Instructions to follow →
From the listing that follows, extract every line and set it down unaltered.

Records for the exercise →

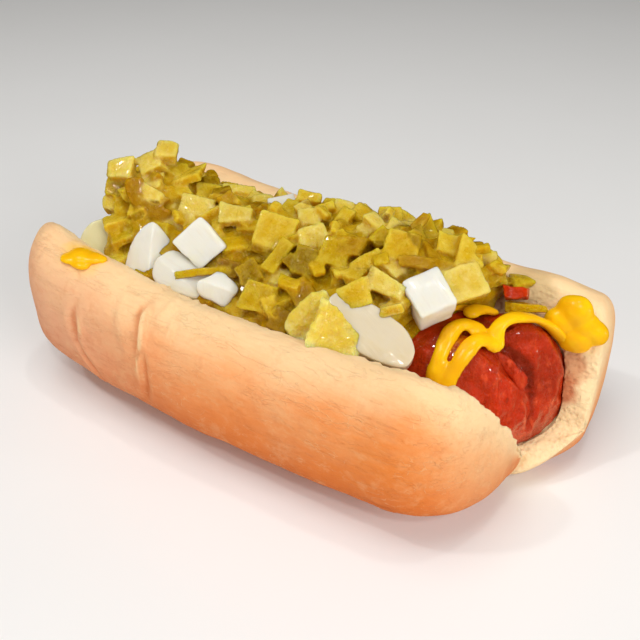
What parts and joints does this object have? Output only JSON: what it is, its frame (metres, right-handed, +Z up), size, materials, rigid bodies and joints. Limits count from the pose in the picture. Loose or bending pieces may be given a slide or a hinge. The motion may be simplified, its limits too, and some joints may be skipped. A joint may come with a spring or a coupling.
{
  "type": "hot dog",
  "caption": "Hot dog: a soft bun opened to a V around a frankfurter with a split, slanting cut end, mustard strokes, diced onion and a long heap of chopped pickle relish.",
  "frame": {"origin": "on the surface the bun rests on, under the middle of the bounding box", "axes": "+X along the bun towards the frankfurter's cut end, +Y across to the bun's further half, +Z up"},
  "size_m": [0.1466, 0.0824, 0.0609],
  "materials": {
    "bread": "soft baked bread, matte crust with pale crumb",
    "frankfurter": "glossy browned sausage skin with mustard strokes",
    "mustard": "wet, smooth",
    "relish": "wet, translucent chopped pickle",
    "pickle": "wet, translucent",
    "pickle_skin": "wet, translucent",
    "red_pepper": "wet",
    "onion": "wet, translucent white"
  },
  "bodies": {
    "root": {"bun": "bread", "sausage": "frankfurter", "mustard_blob": "mustard", "relish": "relish", "pickle_chunk_1": "pickle", "pickle_chunk_2": "pickle", "pickle_strip": "pickle_skin", "red_pepper": "red_pepper", "onion_1": "onion", "onion_2": "onion", "onion_3": "onion", "onion_4": "onion", "onion_5": "onion", "onion_6": "onion", "onion_7": "onion", "onion_8": "onion"}
  },
  "joints": []
}
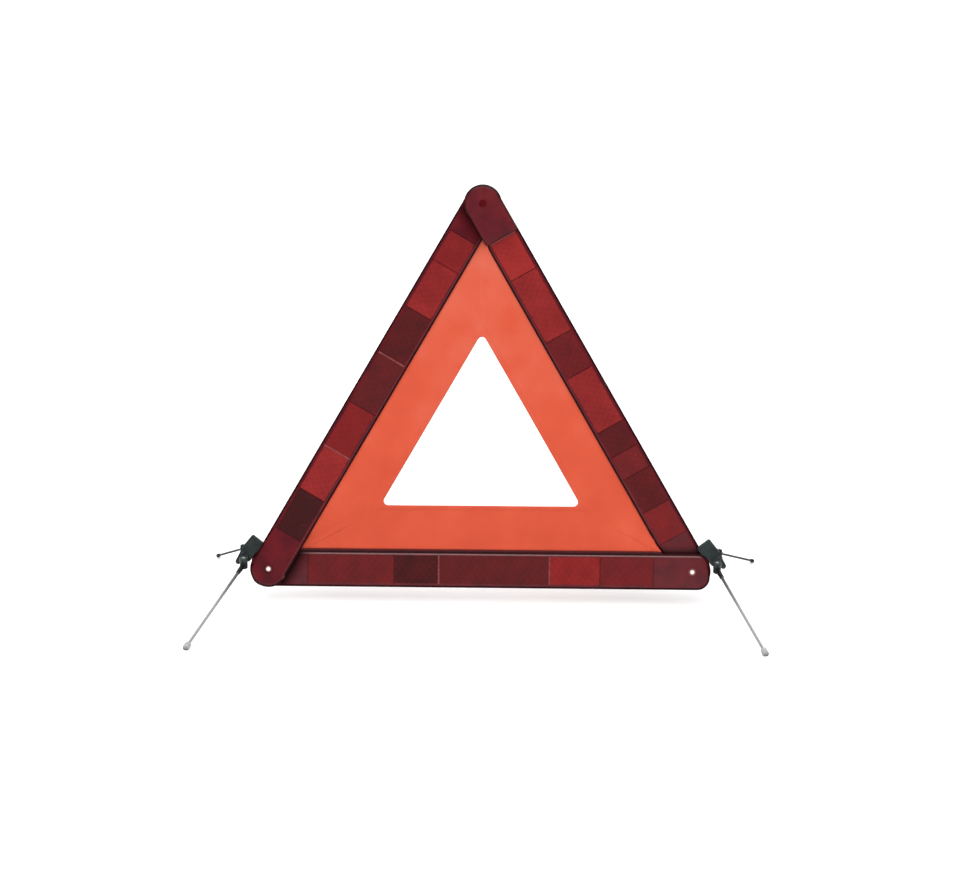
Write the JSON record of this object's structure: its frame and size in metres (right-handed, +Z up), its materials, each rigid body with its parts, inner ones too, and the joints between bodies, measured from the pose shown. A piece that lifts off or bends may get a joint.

Completed task →
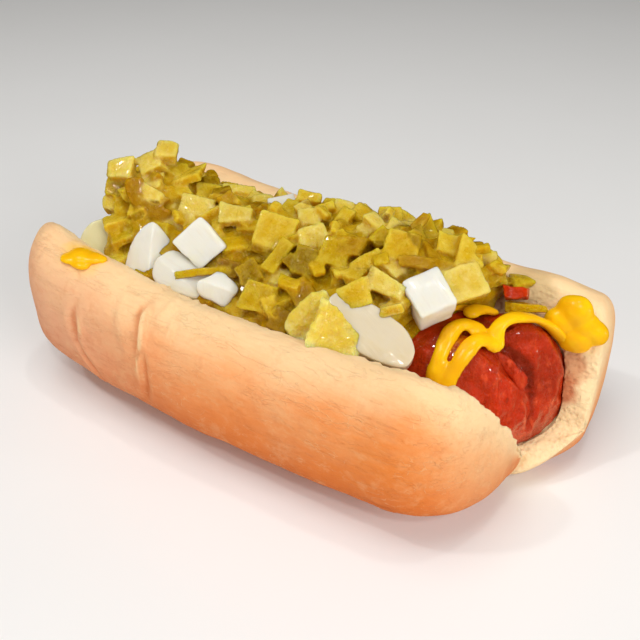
What parts and joints does this object have? Output only JSON: what it is, its frame (metres, right-handed, +Z up), size, materials, rigid bodies and joints. Limits count from the pose in the picture. Loose or bending pieces may be given a slide or a hinge. The motion may be simplified, its limits too, and some joints may be skipped. A joint may come with a spring or a coupling.
{
  "type": "hot dog",
  "caption": "Hot dog: a soft bun opened to a V around a frankfurter with a split, slanting cut end, mustard strokes, diced onion and a long heap of chopped pickle relish.",
  "frame": {"origin": "on the surface the bun rests on, under the middle of the bounding box", "axes": "+X along the bun towards the frankfurter's cut end, +Y across to the bun's further half, +Z up"},
  "size_m": [0.1466, 0.0824, 0.0609],
  "materials": {
    "bread": "soft baked bread, matte crust with pale crumb",
    "frankfurter": "glossy browned sausage skin with mustard strokes",
    "mustard": "wet, smooth",
    "relish": "wet, translucent chopped pickle",
    "pickle": "wet, translucent",
    "pickle_skin": "wet, translucent",
    "red_pepper": "wet",
    "onion": "wet, translucent white"
  },
  "bodies": {
    "root": {"bun": "bread", "sausage": "frankfurter", "mustard_blob": "mustard", "relish": "relish", "pickle_chunk_1": "pickle", "pickle_chunk_2": "pickle", "pickle_strip": "pickle_skin", "red_pepper": "red_pepper", "onion_1": "onion", "onion_2": "onion", "onion_3": "onion", "onion_4": "onion", "onion_5": "onion", "onion_6": "onion", "onion_7": "onion", "onion_8": "onion"}
  },
  "joints": []
}
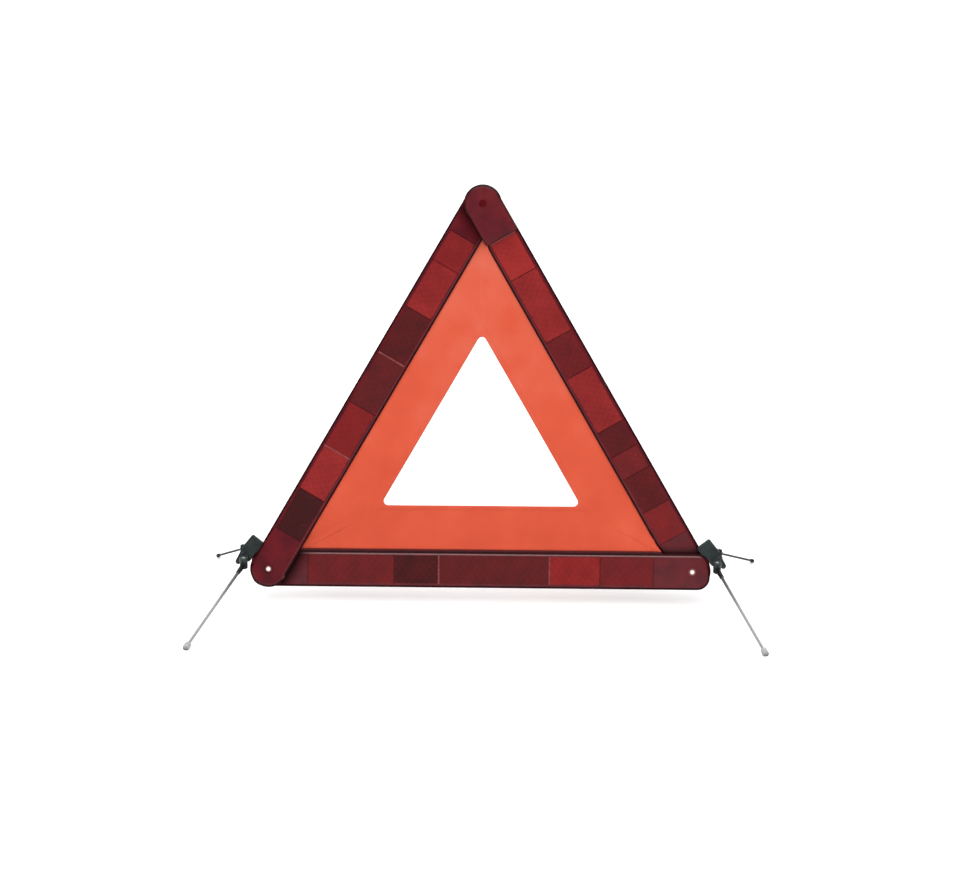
Write the JSON record of this object's structure: its frame and size in metres (right-handed, +Z up), its materials, each rigid body with its parts, inner ones too, and the joints between bodies, measured from the pose shown. A piece that lifts off or bends may get a joint.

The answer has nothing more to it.